## [SHORT PROBLEM]
Identify the lines that include the word "built", then copy all of them.

## [DATA SUPPLIED]

==========

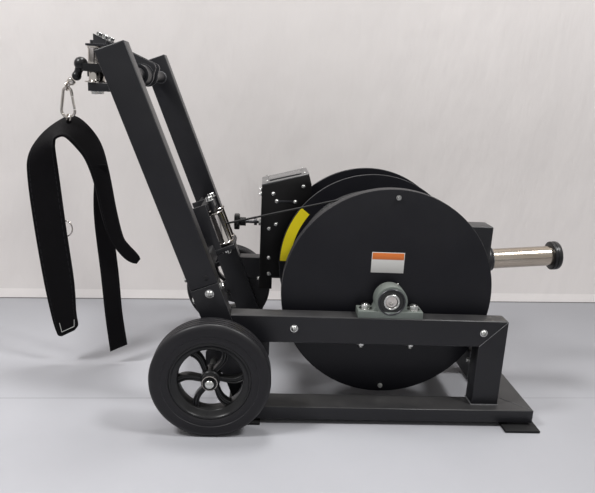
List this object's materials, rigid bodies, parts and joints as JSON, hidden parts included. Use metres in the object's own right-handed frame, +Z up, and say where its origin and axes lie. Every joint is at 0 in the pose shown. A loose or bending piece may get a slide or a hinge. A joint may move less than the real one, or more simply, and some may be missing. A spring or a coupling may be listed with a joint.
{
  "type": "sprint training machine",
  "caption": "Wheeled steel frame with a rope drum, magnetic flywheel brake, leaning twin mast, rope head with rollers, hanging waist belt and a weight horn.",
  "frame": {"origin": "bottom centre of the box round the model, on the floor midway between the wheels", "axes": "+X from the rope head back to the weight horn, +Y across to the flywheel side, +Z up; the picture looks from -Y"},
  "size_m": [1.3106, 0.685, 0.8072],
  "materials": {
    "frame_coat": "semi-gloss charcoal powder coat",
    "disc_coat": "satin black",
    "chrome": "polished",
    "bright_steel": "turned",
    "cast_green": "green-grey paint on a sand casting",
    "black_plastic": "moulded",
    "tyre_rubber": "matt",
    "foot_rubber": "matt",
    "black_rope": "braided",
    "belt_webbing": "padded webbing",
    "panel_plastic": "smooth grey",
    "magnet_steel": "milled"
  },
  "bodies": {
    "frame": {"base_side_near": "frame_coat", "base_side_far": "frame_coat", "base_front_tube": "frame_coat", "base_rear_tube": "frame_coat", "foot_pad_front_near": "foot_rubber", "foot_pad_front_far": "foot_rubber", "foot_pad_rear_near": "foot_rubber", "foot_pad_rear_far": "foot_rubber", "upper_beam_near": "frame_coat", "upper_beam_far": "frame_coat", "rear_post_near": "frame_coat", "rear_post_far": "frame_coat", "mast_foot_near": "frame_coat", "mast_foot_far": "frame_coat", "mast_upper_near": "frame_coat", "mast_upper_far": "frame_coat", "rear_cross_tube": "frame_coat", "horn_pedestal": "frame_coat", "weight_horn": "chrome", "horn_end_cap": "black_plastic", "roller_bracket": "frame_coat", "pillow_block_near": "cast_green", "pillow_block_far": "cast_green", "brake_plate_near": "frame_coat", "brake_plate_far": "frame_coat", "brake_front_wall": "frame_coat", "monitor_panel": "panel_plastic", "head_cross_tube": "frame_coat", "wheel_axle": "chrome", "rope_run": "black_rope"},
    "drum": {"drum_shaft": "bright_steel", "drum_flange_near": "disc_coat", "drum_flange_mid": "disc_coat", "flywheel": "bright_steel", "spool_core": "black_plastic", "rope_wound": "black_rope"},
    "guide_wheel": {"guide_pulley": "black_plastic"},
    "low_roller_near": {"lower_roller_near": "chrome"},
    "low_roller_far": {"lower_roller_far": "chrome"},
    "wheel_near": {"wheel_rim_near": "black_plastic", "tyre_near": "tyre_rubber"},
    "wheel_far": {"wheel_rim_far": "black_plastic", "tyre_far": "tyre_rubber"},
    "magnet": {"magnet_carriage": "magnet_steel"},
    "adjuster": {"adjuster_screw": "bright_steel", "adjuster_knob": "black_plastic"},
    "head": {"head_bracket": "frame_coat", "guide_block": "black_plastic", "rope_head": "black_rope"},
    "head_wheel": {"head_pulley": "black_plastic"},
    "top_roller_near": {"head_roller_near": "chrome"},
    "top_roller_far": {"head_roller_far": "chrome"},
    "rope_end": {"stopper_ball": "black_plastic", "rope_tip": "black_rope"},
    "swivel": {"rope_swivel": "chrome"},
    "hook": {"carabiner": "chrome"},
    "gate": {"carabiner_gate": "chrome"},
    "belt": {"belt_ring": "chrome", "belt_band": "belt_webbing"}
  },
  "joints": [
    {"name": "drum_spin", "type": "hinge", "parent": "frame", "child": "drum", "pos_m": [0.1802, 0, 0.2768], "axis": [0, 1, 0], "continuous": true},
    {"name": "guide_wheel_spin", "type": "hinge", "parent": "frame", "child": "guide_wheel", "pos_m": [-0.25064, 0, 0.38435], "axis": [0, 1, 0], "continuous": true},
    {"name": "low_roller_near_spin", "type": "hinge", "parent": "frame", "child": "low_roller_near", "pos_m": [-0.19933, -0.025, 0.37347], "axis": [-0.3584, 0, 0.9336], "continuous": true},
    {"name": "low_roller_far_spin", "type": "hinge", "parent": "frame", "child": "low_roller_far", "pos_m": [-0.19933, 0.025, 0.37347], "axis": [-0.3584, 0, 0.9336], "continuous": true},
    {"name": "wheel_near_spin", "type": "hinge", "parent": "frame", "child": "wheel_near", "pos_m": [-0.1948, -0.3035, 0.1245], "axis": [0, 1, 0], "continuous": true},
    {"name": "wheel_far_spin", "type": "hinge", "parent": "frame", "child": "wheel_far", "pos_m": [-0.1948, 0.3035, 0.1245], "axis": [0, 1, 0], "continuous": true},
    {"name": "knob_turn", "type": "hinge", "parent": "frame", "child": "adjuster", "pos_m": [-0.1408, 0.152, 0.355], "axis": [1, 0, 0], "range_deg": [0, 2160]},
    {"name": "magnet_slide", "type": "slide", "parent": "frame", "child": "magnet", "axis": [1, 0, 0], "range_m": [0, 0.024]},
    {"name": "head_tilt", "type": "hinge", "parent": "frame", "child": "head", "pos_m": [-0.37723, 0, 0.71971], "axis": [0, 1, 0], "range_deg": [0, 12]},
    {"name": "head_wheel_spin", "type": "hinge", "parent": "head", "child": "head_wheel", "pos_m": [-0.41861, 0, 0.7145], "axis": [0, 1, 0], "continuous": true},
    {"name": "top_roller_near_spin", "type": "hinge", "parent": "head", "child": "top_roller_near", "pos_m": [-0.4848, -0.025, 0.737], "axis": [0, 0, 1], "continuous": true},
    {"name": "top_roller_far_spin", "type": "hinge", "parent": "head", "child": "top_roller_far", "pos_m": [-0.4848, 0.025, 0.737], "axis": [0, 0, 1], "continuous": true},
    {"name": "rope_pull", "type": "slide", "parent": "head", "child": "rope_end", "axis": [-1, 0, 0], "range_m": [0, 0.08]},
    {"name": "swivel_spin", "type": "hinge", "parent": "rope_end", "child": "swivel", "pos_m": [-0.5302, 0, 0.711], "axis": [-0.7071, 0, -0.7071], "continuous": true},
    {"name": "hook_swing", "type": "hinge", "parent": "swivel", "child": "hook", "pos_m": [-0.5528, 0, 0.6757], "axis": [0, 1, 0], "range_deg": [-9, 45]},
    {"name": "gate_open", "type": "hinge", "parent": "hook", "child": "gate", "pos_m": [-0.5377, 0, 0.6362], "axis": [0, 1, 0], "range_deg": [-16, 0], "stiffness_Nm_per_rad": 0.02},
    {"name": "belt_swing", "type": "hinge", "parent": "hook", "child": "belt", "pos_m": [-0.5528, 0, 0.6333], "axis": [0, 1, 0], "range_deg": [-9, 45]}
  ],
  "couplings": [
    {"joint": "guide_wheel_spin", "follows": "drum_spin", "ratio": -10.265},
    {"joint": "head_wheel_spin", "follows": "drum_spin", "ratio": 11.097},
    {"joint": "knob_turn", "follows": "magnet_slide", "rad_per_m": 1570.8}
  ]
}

==========

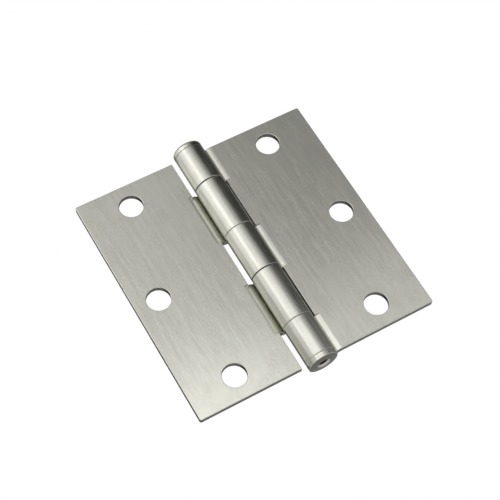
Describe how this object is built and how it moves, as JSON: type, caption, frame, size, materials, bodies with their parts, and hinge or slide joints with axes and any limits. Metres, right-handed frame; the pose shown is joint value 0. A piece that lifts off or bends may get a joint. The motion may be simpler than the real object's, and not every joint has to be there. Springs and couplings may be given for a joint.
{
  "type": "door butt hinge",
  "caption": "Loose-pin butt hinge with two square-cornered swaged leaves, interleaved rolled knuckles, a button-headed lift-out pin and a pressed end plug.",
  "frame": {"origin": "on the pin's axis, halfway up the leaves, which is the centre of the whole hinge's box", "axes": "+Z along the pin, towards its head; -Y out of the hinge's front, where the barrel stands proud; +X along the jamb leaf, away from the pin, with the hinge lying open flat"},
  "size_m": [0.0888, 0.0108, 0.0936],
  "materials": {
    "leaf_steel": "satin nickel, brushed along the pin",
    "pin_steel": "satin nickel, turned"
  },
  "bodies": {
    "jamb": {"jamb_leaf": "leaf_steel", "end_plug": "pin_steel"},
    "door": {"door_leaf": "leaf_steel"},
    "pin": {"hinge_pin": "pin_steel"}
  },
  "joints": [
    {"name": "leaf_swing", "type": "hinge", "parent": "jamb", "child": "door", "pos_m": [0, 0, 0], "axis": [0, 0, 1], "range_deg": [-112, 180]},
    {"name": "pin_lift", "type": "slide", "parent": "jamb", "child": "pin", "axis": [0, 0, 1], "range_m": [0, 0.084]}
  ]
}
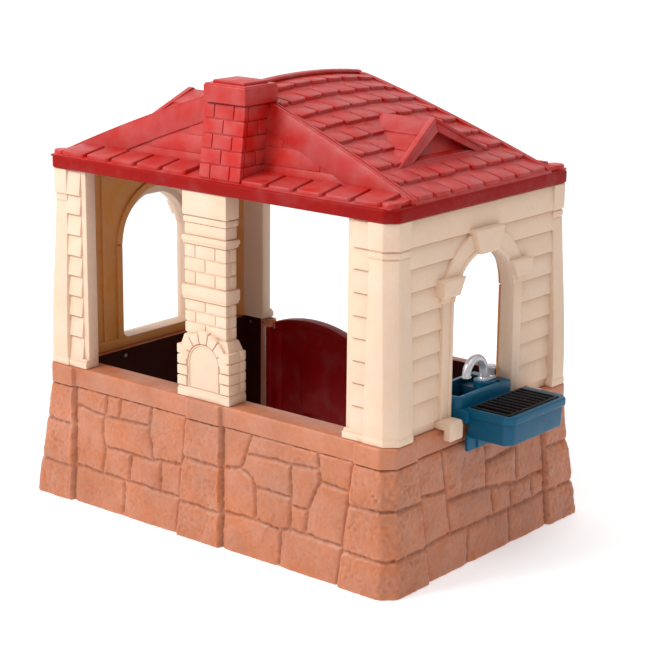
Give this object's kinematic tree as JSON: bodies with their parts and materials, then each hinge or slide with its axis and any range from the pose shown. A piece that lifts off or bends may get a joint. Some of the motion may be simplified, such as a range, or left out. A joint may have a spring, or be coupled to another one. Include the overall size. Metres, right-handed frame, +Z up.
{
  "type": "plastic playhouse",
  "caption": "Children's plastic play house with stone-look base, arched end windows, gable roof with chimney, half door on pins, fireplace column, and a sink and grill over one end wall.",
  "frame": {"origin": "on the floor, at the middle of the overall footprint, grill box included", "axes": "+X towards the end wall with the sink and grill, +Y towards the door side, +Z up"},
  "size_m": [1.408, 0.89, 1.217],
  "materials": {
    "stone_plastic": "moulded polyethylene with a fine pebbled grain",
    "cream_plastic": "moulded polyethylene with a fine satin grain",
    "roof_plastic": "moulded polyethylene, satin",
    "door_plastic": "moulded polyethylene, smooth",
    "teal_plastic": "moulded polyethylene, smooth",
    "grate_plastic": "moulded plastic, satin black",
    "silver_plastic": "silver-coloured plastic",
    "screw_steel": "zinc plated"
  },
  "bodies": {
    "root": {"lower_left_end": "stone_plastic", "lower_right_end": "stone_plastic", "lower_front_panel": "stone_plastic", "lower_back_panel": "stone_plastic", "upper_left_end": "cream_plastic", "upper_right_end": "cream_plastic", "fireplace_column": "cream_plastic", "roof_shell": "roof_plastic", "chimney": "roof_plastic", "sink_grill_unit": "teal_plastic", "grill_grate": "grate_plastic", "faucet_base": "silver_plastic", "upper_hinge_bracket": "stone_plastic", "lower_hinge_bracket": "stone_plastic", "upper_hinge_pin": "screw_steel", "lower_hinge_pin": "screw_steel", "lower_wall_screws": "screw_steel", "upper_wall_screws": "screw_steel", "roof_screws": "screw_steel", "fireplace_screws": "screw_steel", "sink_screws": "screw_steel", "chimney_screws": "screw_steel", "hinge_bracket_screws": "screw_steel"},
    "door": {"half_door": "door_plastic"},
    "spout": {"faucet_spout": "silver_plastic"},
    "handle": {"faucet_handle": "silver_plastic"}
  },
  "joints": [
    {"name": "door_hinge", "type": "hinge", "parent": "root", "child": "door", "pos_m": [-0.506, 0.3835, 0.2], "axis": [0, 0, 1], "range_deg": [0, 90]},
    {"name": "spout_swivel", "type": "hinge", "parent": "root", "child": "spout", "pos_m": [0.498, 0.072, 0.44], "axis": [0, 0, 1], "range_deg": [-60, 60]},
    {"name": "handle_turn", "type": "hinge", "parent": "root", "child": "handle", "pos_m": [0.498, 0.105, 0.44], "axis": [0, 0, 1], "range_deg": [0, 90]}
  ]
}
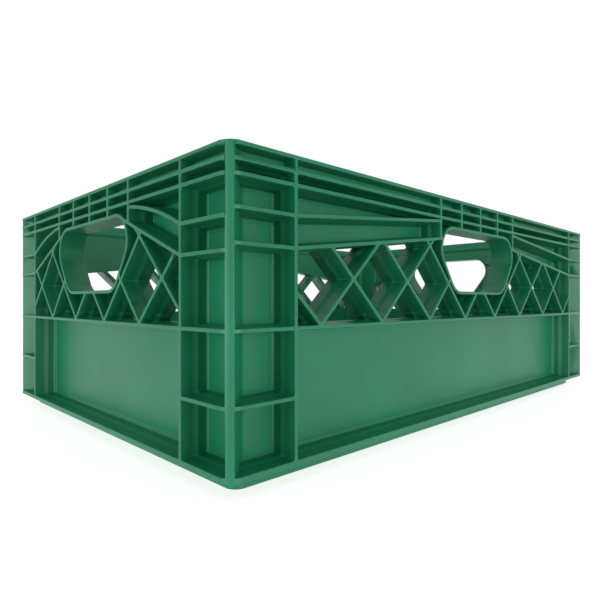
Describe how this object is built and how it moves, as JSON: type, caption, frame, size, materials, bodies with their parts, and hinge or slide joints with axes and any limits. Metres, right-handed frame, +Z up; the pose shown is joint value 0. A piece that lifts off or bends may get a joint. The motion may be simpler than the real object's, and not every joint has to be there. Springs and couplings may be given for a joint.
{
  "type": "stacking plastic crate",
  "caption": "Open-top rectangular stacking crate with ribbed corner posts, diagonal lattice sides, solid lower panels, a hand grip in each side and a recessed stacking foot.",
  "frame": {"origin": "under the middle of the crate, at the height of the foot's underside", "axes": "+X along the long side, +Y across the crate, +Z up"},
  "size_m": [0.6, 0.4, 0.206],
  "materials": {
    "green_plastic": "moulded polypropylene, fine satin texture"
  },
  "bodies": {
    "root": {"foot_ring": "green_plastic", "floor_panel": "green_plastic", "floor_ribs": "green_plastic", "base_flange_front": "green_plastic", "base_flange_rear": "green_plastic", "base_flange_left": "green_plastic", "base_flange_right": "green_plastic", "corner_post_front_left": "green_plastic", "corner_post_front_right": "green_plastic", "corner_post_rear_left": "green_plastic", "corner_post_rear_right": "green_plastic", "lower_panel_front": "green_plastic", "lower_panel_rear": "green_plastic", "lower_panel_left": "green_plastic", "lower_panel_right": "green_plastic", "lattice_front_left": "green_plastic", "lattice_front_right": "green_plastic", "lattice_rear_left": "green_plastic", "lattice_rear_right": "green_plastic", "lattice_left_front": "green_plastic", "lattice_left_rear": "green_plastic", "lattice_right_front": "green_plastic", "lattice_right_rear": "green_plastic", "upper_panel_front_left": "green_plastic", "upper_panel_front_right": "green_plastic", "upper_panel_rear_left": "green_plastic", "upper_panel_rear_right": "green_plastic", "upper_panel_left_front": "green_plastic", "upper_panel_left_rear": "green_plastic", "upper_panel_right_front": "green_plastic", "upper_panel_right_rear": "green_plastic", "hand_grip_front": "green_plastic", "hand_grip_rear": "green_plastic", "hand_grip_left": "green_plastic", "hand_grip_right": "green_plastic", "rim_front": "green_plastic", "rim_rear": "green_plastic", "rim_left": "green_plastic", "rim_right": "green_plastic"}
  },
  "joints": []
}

==========

## [OUTPUT BELOW]
Describe how this object is built and how it moves, as JSON: type, caption, frame, size, materials, bodies with their parts, and hinge or slide joints with axes and any limits. Metres, right-handed frame; the pose shown is joint value 0. A piece that lifts off or bends may get a joint. The motion may be simpler than the real object's, and not every joint has to be there. Springs and couplings may be given for a joint.
Describe how this object is built and how it moves, as JSON: type, caption, frame, size, materials, bodies with their parts, and hinge or slide joints with axes and any limits. Metres, right-handed frame, +Z up; the pose shown is joint value 0. A piece that lifts off or bends may get a joint. The motion may be simpler than the real object's, and not every joint has to be there. Springs and couplings may be given for a joint.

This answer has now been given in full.